3 minute read

Here’s a well-written intro to audio fingerprinting. One part of the article contains a clever trick that seems generally useful and interesting to think about. I will attempt to quickly describe the problem below and explain the solution.

The Problem: Fingerprints of Sparse Sets

To summarize the article in an extremely lossy fashion, the problem is that we want to take an audio clip, and find similar clips in a database. To do so, we can convert each clip into low dimensional “fingerprints”, and utilize nearest neighbor algorithms to find clips with the most similar fingerprints. Given any clip, one can cut it into small segments, run FFT to get spectrograms, then binarize the resulting images to get bit vectors. But even with, say, 128 x 32 = 4096 bits per fingerprint, it’s still too many to run nearest neighbors. How can we further reduce dimensions to facilitate faster matching?

It is important to note that in this context, the 0s and the 1s in the bit vectors aren’t symmetric. Instead, it is far more useful to think of the bit vectors as sets of 1s. Imagine if clip A has a C note and clip B has a D note. You would think they’re completely different because they don’t share any common notes; it would be silly to say they’re mostly the same because they have a lot of common missing notes.

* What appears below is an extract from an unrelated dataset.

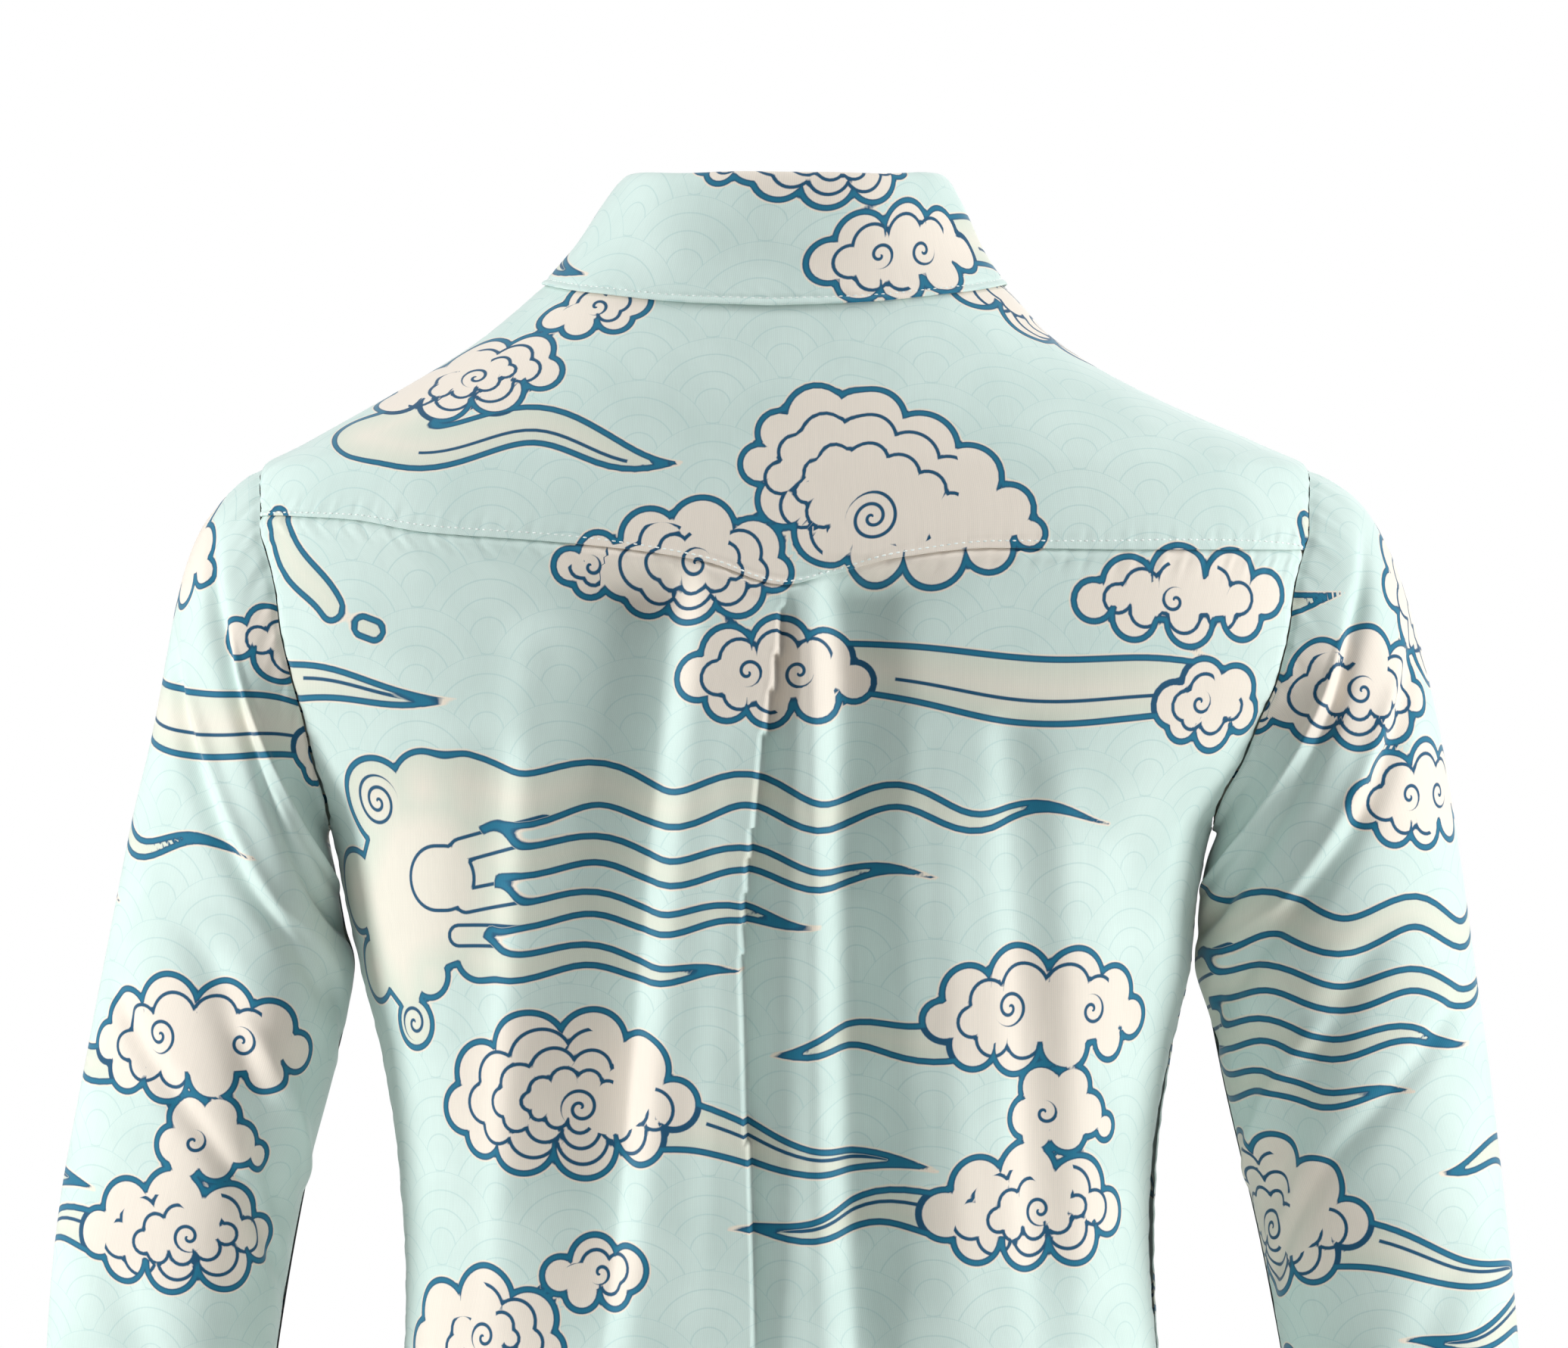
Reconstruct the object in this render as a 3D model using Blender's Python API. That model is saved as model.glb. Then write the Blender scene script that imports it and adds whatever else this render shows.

If you think about it, finding similar sets is a general problem: you have a universe of unique items (pixels in the spectrogram), you have many sparse sets of them (spectrograms), and you wish to reduce each set’s dimensionality while preserving pairwise similarity. It’s just like comparing people’s book lists, movie lists, or interests.

The Trick: MinHash

First, we need to define a metric of similarity between two sets. It seems like a natural definition would be: the size of the intersection divided by the size of the union. If both sets are equal, you get 1; if both sets share no common elements, you get 0. It turns out this is called the Jaccard Index.

Here’s the interesting part: say you have two n-bit vectors. If you randomly permute both vectors in the same way, and then find the index of the first 1 bit (this is called the MinHash), then the probability that the two indices are equal is exactly equal to their Jaccard Index. Let’s go through a quick example before explaining why this works.

A = 0101 0001
B = 0011 0001

Random permutation 1:
abcdefgh becomes -> daefbcgh (1st position -> 2nd position, 2nd -> 5th, etc)
A becomes -> 1000 1001, first 1: 1
B becomes -> 1000 0101, first 1: 1, equal to A's

Random permutation 2:
abcdefgh becomes -> bcadfehg
A becomes -> 1001 0010, first 1: 1
B becomes -> 0101 0010, first 1: 2, different from A's

In the above example, the Jaccard Index is 2/4 (intersection / union), which means we should expect the test to return “equal” 50% of the time. So, why is this true?

First, note that matching zeros in both vectors will not affect the result of the test. This is because no matter where they end up after permutation, they will not affect the test result. Therefore, we can safely drop them from the inputs without changing the result.

A drops matching 0s -> 1011
B drops matching 0s -> 0111

After dropping matching zeros, we are left with matching 1s or differing bits. It is now easy to see that the first 1’s index will be equal iff an index with matching 1s is selected as the first digit in the random permutation, hence the probability will be equal to the Jaccard Index.

In a universe of n things, any n-permutation will yield a MinHash function. Now, we just have to precompute a bunch of these functions, and apply them to each bit vector to get the fingerprints. Given a pair of fingerprints, we just have to count the number of matching MinHash outputs to get an estimate of the similarity. One cool observation is that more hashes only gives you more accurate similarity estimates, which means even when the universe becomes larger, or more sets are added, you still don’t really have to linearly scale up the total fingerprint size.

Given the fingerprints, we still have to figure out how to search efficiently, but that’s another complicated subject for another day.